● **INSTRUCTIONS TO FOLLOW**
Quote all of the data below exactly, please.
>>>>
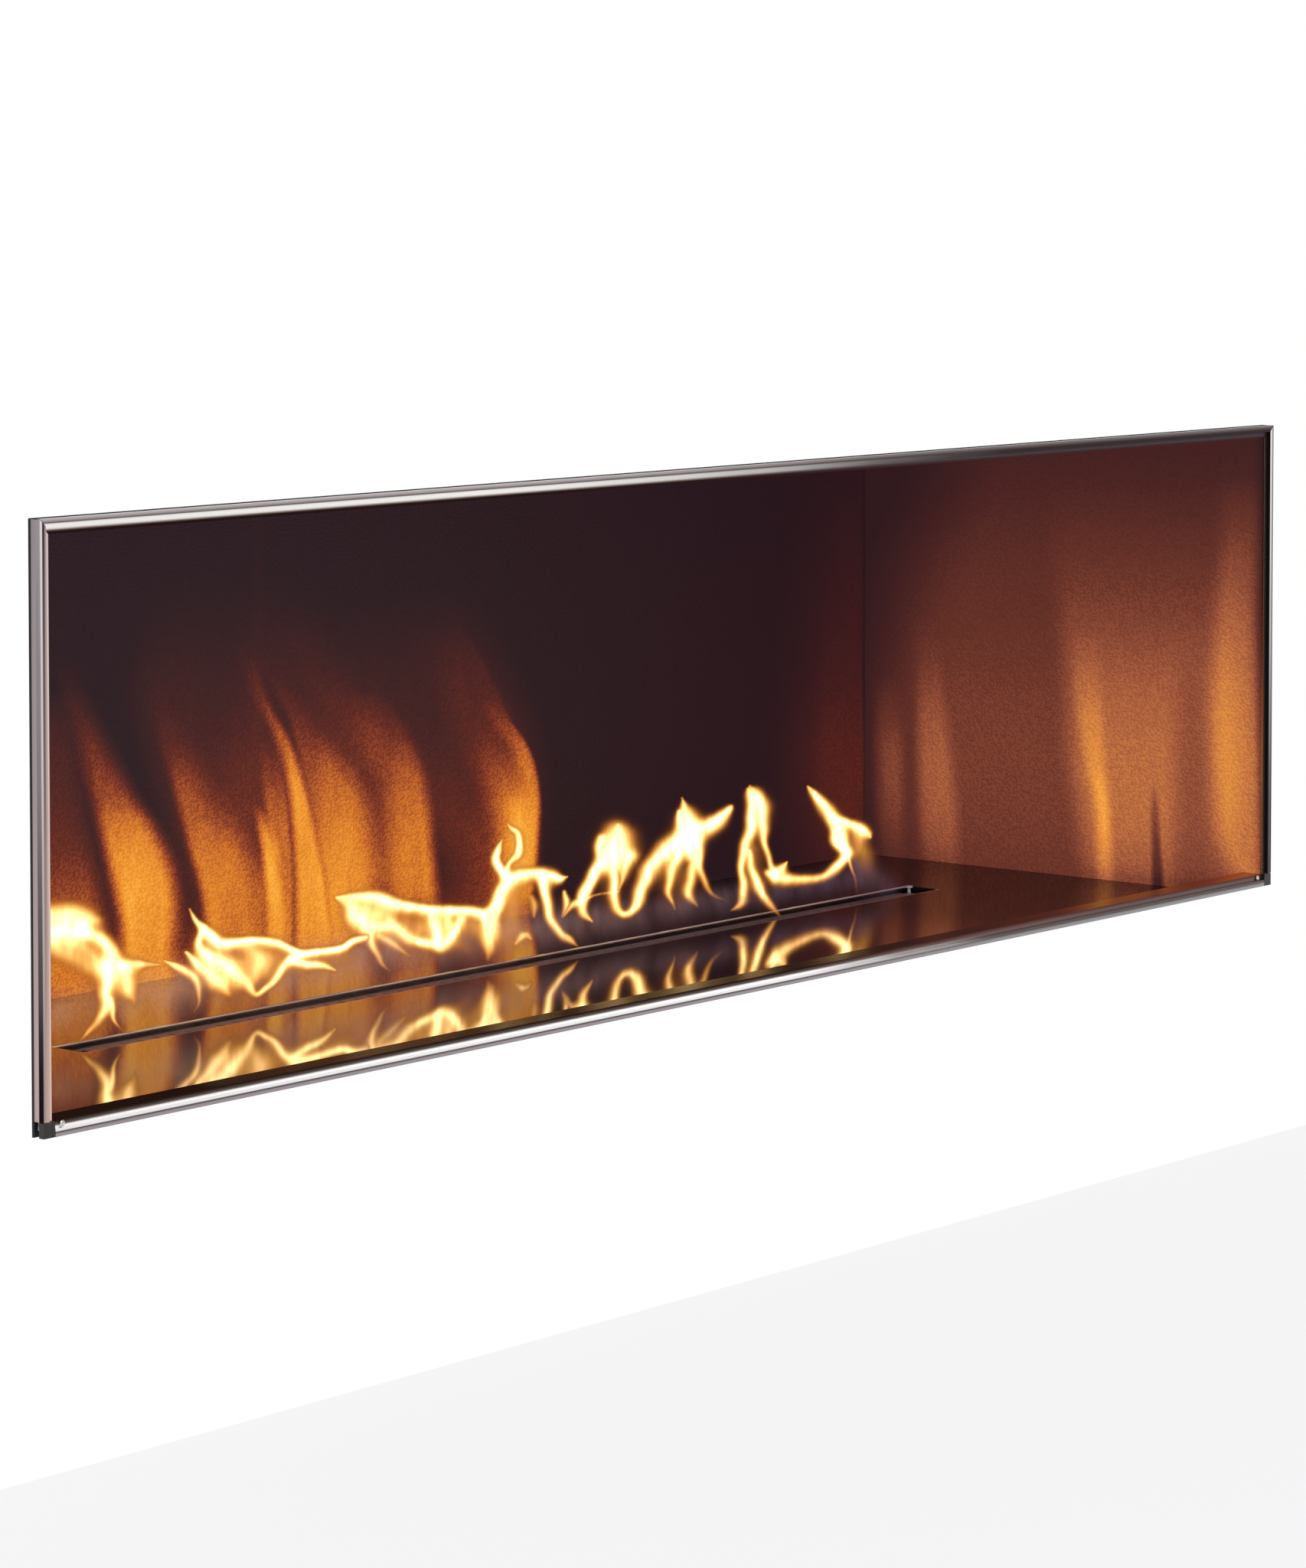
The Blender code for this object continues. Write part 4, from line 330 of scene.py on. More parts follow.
for face in board.data.polygons:
    inside_x = CUT_LEFT < face.center.x < CUT_RIGHT
    face.select = inside_x and CUT_LOW < face.center.z < CUT_HIGH
bpy.ops.object.mode_set(mode="EDIT")
bpy.ops.mesh.select_mode(type="FACE")
bpy.ops.mesh.delete(type="FACE")
bpy.ops.object.mode_set(mode="OBJECT")
board.data.materials.append(backdrop("wall_white", 1.0))
print("wall board faces:", len(board.data.polygons))

# %% [markdown]
# ## Light
# Soft studio light: an even white world that lights at a plain level, a wide lamp above left and
# two weaker ones, from the right and from behind. The world shows as pure white to the camera and
# in the steel.

# %% The world and the lamps
WORLD_LIGHT = 0.62
KEY_WATTS = 34.0
KEY_SIZE = 2.0
FILL_WATTS = 12.0
FILL_SIZE = 2.4
LAMP_AIM = Vector((0, 0, 0.35))

world = bpy.data.worlds.new("studio_world")
scene.world = world
world.use_nodes = True
tree = world.node_tree
tree.nodes.clear()
level = add_node(tree, "MapRange", seen_rays(tree), 0.0, 1.0, WORLD_LIGHT, BACKDROP_WHITE)
sky = add_node(tree, "Background", Strength=level.outputs[0])
add_node(tree, "OutputWorld", sky.outputs[0])


def lamp(name, place, size, watts):
    """A soft square lamp that looks at the middle of the fireplace."""
    data = bpy.data.lights.new(name, "AREA")
    data.shape = "SQUARE"
    data.size = size
    data.energy = watts
    made = bpy.data.objects.new(name, data)
    scene.collection.objects.link(made)
    made.location = place
    made.rotation_euler = (LAMP_AIM - Vector(place)).to_track_quat("-Z", "Y").to_euler()


lamp("key_lamp", (-2.2, -3.0, 2.6), KEY_SIZE, KEY_WATTS)
lamp("fill_lamp", (3.0, -2.2, 1.8), FILL_SIZE, FILL_WATTS)
lamp("back_lamp", (0.8, 3.2, 2.4), FILL_SIZE, FILL_WATTS)
scene.view_settings.view_transform = "Standard"
print("world", WORLD_LIGHT, "lamps", KEY_WATTS, FILL_WATTS)

# %% [markdown]
# ## The trim's stainless steel
# The narrow frame round the opening is polished sheet steel, folded in two steps. The studio that
# it mirrors in long grey, white and dark bands is a painted reflection: a row of tones is painted
# across each strip and blends into a second row towards its far end. The edge that turns into the
# opening gets a painted reflection of the fire, and the left strip's outer side painted bands of
# its own. A noise that is stretched along the strip adds the fine lines of rolled steel.

# %% Polished stainless steel
ROLLED_LINES = 2600.0
LINES_ALONG = 3.0
FOLD_EDGE = 0.3 * MILLIMETRE
OUTSIDE_EDGE = 0.2 * MILLIMETRE
WORN_TONE = "6f666a"


def stainless(name, along, near, far=None):
    """Rolled stainless; along is the strip's own axis, near and far are the tones at its ends: rows of
    painted reflection across a trim strip, or the grain's two tones when there is no far.
    """
    finish = Finish(name)
    stretch = [ROLLED_LINES] * 3
    stretch[along] = LINES_ALONG
    lines = finish.noise(finish.stretched(stretch), 1.0, 3.0)
    parts = finish.axes()
    if far:
        low, high = BAND_REACH[name]
        width = finish.ranged(parts[2 - along], low, high)
        run = finish.noise(finish.stretched((5.0, 5.0, 5.0)), 1.0, 3.0)
        run = finish.spread(run, -RUN_WANDER, RUN_WANDER)
        share = finish.ranged(finish.math("ADD", parts[along], run), *CHANGE_SPAN[name], smooth=True)
        colour = finish.blend(share, finish.ramp(width, near), finish.ramp(width, far))
        if name == "trim_steel_left":
            # The left strip's outer side gets painted reflection bands of its own.
            outside = finish.ranged(parts[0], low, low + OUTSIDE_EDGE, 1.0, 0.0)
            depth = finish.ranged(parts[1], TRIM_FRONT, WALL_Y)
            side = finish.blend(share, finish.ramp(depth, OUTSIDE_REFLECTION_NEAR), finish.ramp(depth, OUTSIDE_REFLECTION_FAR))
            colour = finish.blend(outside, colour, side)
        else:
            # The edge that turns into the opening gets its painted reflection.
            returned = finish.ranged(parts[1], RETURN_START, RETURN_START + FOLD_EDGE)
            ledge_reflection = finish.ramp(finish.ranged(parts[along], *TRIM_SPAN[along]), RETURN_REFLECTION[name])
            colour = finish.blend(returned, colour, ledge_reflection)
    else:
        colour = finish.ramp(lines, near)
    worn = finish.spread(lines, 0.0, 0.04)
    bright = finish.ranged(colour, 0.02, 0.14)
    finish.set(Base_Color=finish.blend(worn, colour, tone(WORN_TONE)), Metallic=bright)
    finish.set(Specular_IOR_Level=finish.ranged(bright, 0.0, 1.0, 0.0, 0.5))
    finish.set(Roughness=finish.spread(lines, 0.2, 0.32))
    finish.set(Normal=finish.relief(lines, 0.03 * MILLIMETRE, 0.3))
    return finish


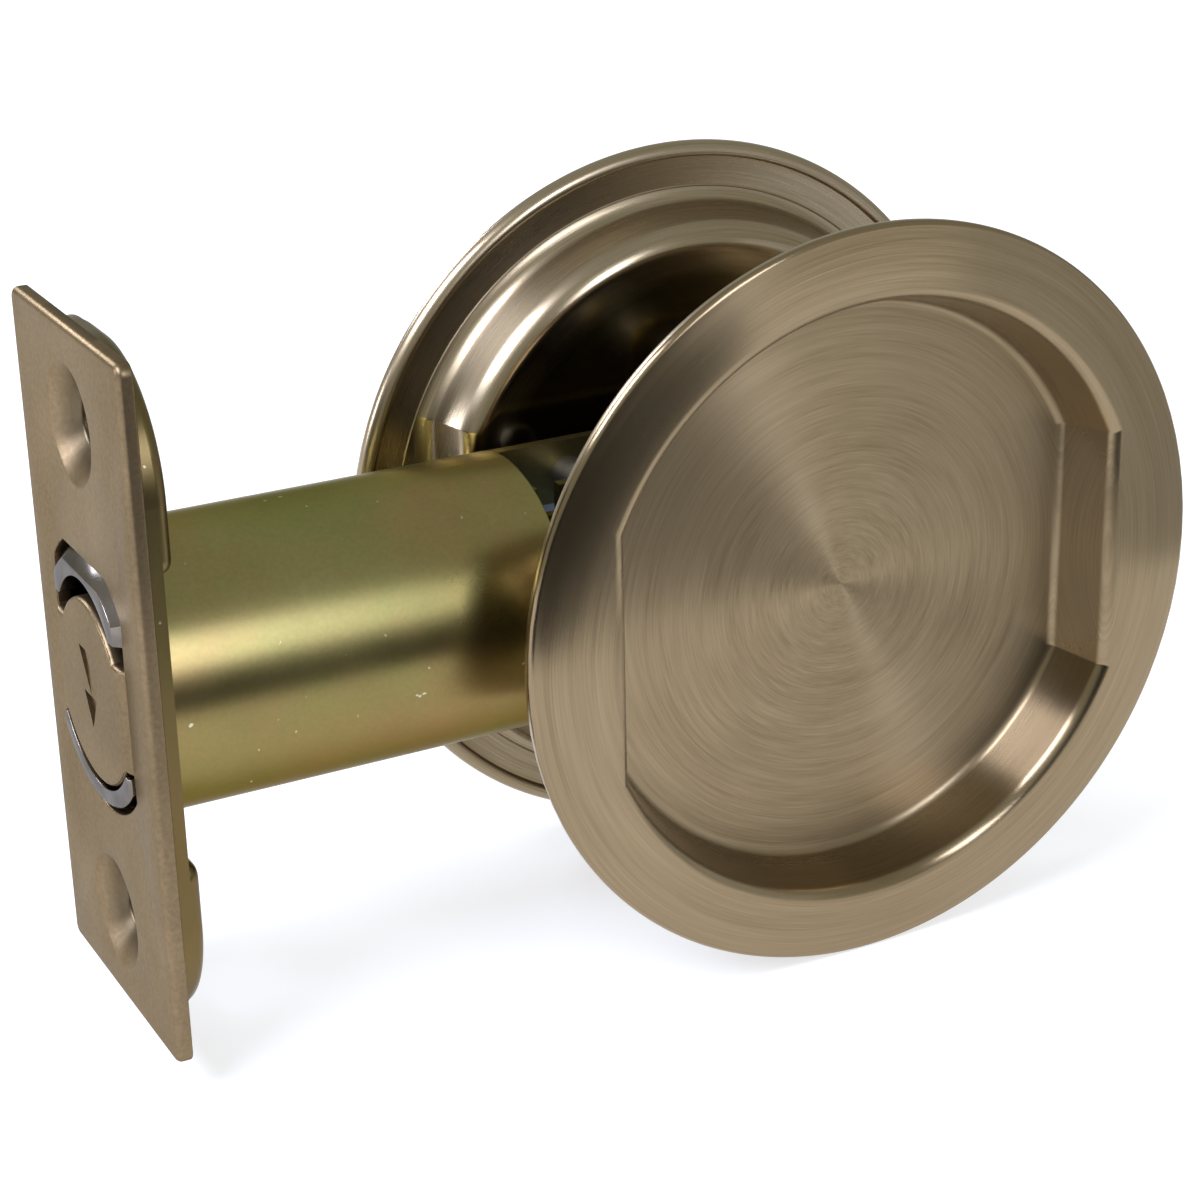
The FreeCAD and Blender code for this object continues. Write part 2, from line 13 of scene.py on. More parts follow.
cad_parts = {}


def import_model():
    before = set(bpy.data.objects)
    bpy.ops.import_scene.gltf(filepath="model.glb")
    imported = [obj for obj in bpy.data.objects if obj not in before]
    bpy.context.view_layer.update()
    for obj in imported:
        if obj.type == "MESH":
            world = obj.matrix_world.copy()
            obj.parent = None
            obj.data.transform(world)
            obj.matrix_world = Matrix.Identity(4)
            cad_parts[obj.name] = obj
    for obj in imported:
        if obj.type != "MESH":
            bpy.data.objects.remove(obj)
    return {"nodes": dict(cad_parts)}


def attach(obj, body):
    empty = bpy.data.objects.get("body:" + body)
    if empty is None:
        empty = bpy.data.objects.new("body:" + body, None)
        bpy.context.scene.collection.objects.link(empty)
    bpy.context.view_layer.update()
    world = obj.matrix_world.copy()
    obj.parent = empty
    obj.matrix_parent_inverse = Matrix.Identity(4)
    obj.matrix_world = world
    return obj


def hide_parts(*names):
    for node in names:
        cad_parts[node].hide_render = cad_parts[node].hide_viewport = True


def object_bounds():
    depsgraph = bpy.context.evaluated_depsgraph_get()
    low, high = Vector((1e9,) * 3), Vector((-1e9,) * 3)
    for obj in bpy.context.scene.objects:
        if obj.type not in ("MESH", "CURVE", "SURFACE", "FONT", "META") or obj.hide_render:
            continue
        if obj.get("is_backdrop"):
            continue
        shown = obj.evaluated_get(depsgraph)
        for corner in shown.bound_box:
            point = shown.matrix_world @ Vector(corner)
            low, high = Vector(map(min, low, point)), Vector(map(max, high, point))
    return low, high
<<<<
● **RESULT**
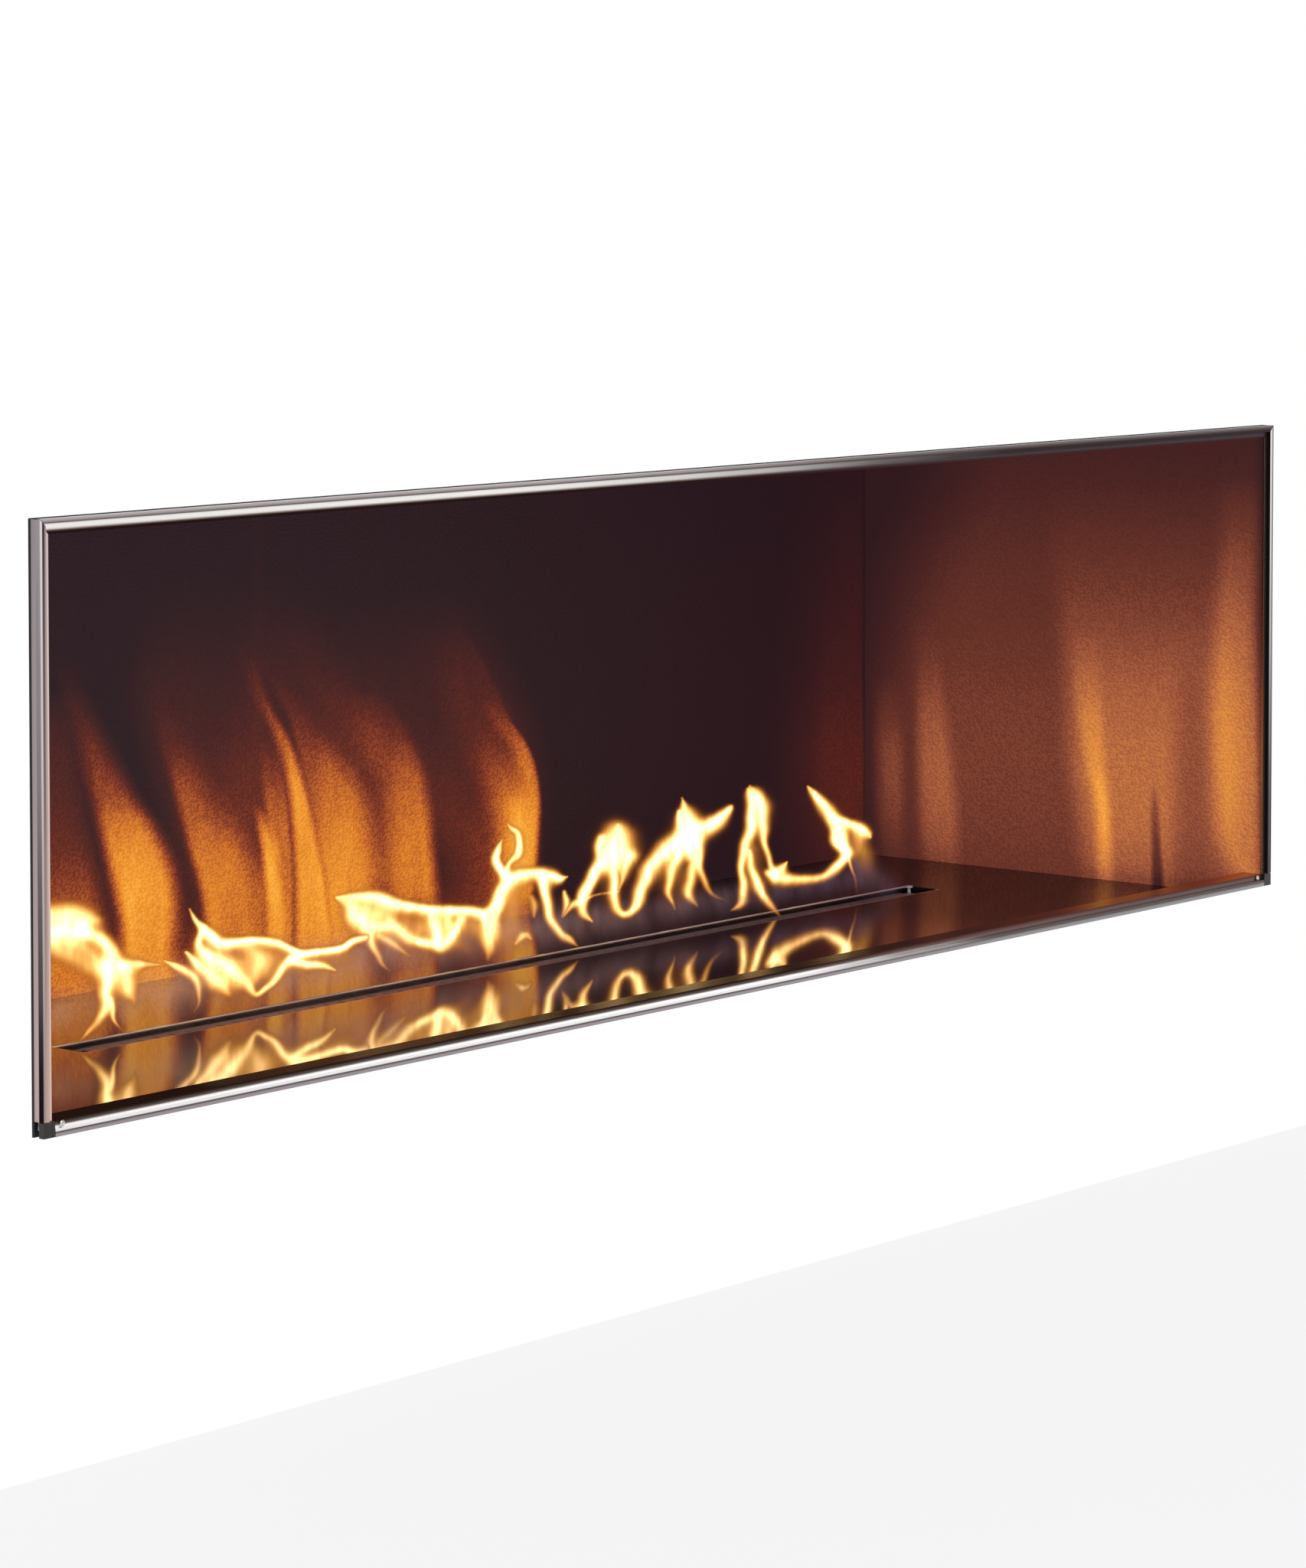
The Blender code for this object continues. Write part 4, from line 330 of scene.py on. More parts follow.
for face in board.data.polygons:
    inside_x = CUT_LEFT < face.center.x < CUT_RIGHT
    face.select = inside_x and CUT_LOW < face.center.z < CUT_HIGH
bpy.ops.object.mode_set(mode="EDIT")
bpy.ops.mesh.select_mode(type="FACE")
bpy.ops.mesh.delete(type="FACE")
bpy.ops.object.mode_set(mode="OBJECT")
board.data.materials.append(backdrop("wall_white", 1.0))
print("wall board faces:", len(board.data.polygons))

# %% [markdown]
# ## Light
# Soft studio light: an even white world that lights at a plain level, a wide lamp above left and
# two weaker ones, from the right and from behind. The world shows as pure white to the camera and
# in the steel.

# %% The world and the lamps
WORLD_LIGHT = 0.62
KEY_WATTS = 34.0
KEY_SIZE = 2.0
FILL_WATTS = 12.0
FILL_SIZE = 2.4
LAMP_AIM = Vector((0, 0, 0.35))

world = bpy.data.worlds.new("studio_world")
scene.world = world
world.use_nodes = True
tree = world.node_tree
tree.nodes.clear()
level = add_node(tree, "MapRange", seen_rays(tree), 0.0, 1.0, WORLD_LIGHT, BACKDROP_WHITE)
sky = add_node(tree, "Background", Strength=level.outputs[0])
add_node(tree, "OutputWorld", sky.outputs[0])


def lamp(name, place, size, watts):
    """A soft square lamp that looks at the middle of the fireplace."""
    data = bpy.data.lights.new(name, "AREA")
    data.shape = "SQUARE"
    data.size = size
    data.energy = watts
    made = bpy.data.objects.new(name, data)
    scene.collection.objects.link(made)
    made.location = place
    made.rotation_euler = (LAMP_AIM - Vector(place)).to_track_quat("-Z", "Y").to_euler()


lamp("key_lamp", (-2.2, -3.0, 2.6), KEY_SIZE, KEY_WATTS)
lamp("fill_lamp", (3.0, -2.2, 1.8), FILL_SIZE, FILL_WATTS)
lamp("back_lamp", (0.8, 3.2, 2.4), FILL_SIZE, FILL_WATTS)
scene.view_settings.view_transform = "Standard"
print("world", WORLD_LIGHT, "lamps", KEY_WATTS, FILL_WATTS)

# %% [markdown]
# ## The trim's stainless steel
# The narrow frame round the opening is polished sheet steel, folded in two steps. The studio that
# it mirrors in long grey, white and dark bands is a painted reflection: a row of tones is painted
# across each strip and blends into a second row towards its far end. The edge that turns into the
# opening gets a painted reflection of the fire, and the left strip's outer side painted bands of
# its own. A noise that is stretched along the strip adds the fine lines of rolled steel.

# %% Polished stainless steel
ROLLED_LINES = 2600.0
LINES_ALONG = 3.0
FOLD_EDGE = 0.3 * MILLIMETRE
OUTSIDE_EDGE = 0.2 * MILLIMETRE
WORN_TONE = "6f666a"


def stainless(name, along, near, far=None):
    """Rolled stainless; along is the strip's own axis, near and far are the tones at its ends: rows of
    painted reflection across a trim strip, or the grain's two tones when there is no far.
    """
    finish = Finish(name)
    stretch = [ROLLED_LINES] * 3
    stretch[along] = LINES_ALONG
    lines = finish.noise(finish.stretched(stretch), 1.0, 3.0)
    parts = finish.axes()
    if far:
        low, high = BAND_REACH[name]
        width = finish.ranged(parts[2 - along], low, high)
        run = finish.noise(finish.stretched((5.0, 5.0, 5.0)), 1.0, 3.0)
        run = finish.spread(run, -RUN_WANDER, RUN_WANDER)
        share = finish.ranged(finish.math("ADD", parts[along], run), *CHANGE_SPAN[name], smooth=True)
        colour = finish.blend(share, finish.ramp(width, near), finish.ramp(width, far))
        if name == "trim_steel_left":
            # The left strip's outer side gets painted reflection bands of its own.
            outside = finish.ranged(parts[0], low, low + OUTSIDE_EDGE, 1.0, 0.0)
            depth = finish.ranged(parts[1], TRIM_FRONT, WALL_Y)
            side = finish.blend(share, finish.ramp(depth, OUTSIDE_REFLECTION_NEAR), finish.ramp(depth, OUTSIDE_REFLECTION_FAR))
            colour = finish.blend(outside, colour, side)
        else:
            # The edge that turns into the opening gets its painted reflection.
            returned = finish.ranged(parts[1], RETURN_START, RETURN_START + FOLD_EDGE)
            ledge_reflection = finish.ramp(finish.ranged(parts[along], *TRIM_SPAN[along]), RETURN_REFLECTION[name])
            colour = finish.blend(returned, colour, ledge_reflection)
    else:
        colour = finish.ramp(lines, near)
    worn = finish.spread(lines, 0.0, 0.04)
    bright = finish.ranged(colour, 0.02, 0.14)
    finish.set(Base_Color=finish.blend(worn, colour, tone(WORN_TONE)), Metallic=bright)
    finish.set(Specular_IOR_Level=finish.ranged(bright, 0.0, 1.0, 0.0, 0.5))
    finish.set(Roughness=finish.spread(lines, 0.2, 0.32))
    finish.set(Normal=finish.relief(lines, 0.03 * MILLIMETRE, 0.3))
    return finish


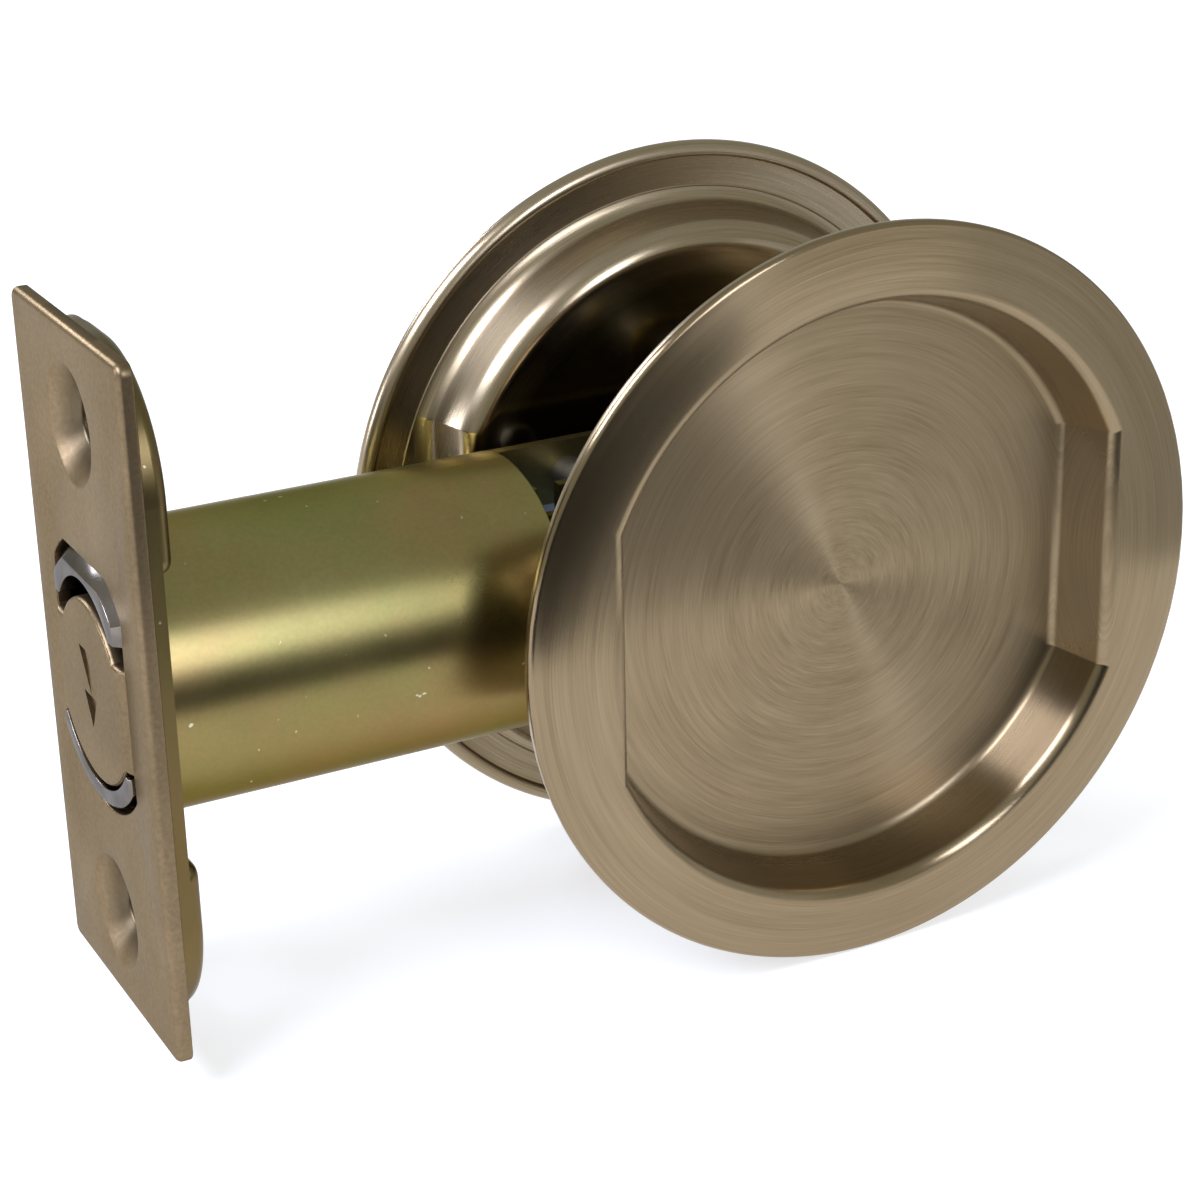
The FreeCAD and Blender code for this object continues. Write part 2, from line 13 of scene.py on. More parts follow.
cad_parts = {}


def import_model():
    before = set(bpy.data.objects)
    bpy.ops.import_scene.gltf(filepath="model.glb")
    imported = [obj for obj in bpy.data.objects if obj not in before]
    bpy.context.view_layer.update()
    for obj in imported:
        if obj.type == "MESH":
            world = obj.matrix_world.copy()
            obj.parent = None
            obj.data.transform(world)
            obj.matrix_world = Matrix.Identity(4)
            cad_parts[obj.name] = obj
    for obj in imported:
        if obj.type != "MESH":
            bpy.data.objects.remove(obj)
    return {"nodes": dict(cad_parts)}


def attach(obj, body):
    empty = bpy.data.objects.get("body:" + body)
    if empty is None:
        empty = bpy.data.objects.new("body:" + body, None)
        bpy.context.scene.collection.objects.link(empty)
    bpy.context.view_layer.update()
    world = obj.matrix_world.copy()
    obj.parent = empty
    obj.matrix_parent_inverse = Matrix.Identity(4)
    obj.matrix_world = world
    return obj


def hide_parts(*names):
    for node in names:
        cad_parts[node].hide_render = cad_parts[node].hide_viewport = True


def object_bounds():
    depsgraph = bpy.context.evaluated_depsgraph_get()
    low, high = Vector((1e9,) * 3), Vector((-1e9,) * 3)
    for obj in bpy.context.scene.objects:
        if obj.type not in ("MESH", "CURVE", "SURFACE", "FONT", "META") or obj.hide_render:
            continue
        if obj.get("is_backdrop"):
            continue
        shown = obj.evaluated_get(depsgraph)
        for corner in shown.bound_box:
            point = shown.matrix_world @ Vector(corner)
            low, high = Vector(map(min, low, point)), Vector(map(max, high, point))
    return low, high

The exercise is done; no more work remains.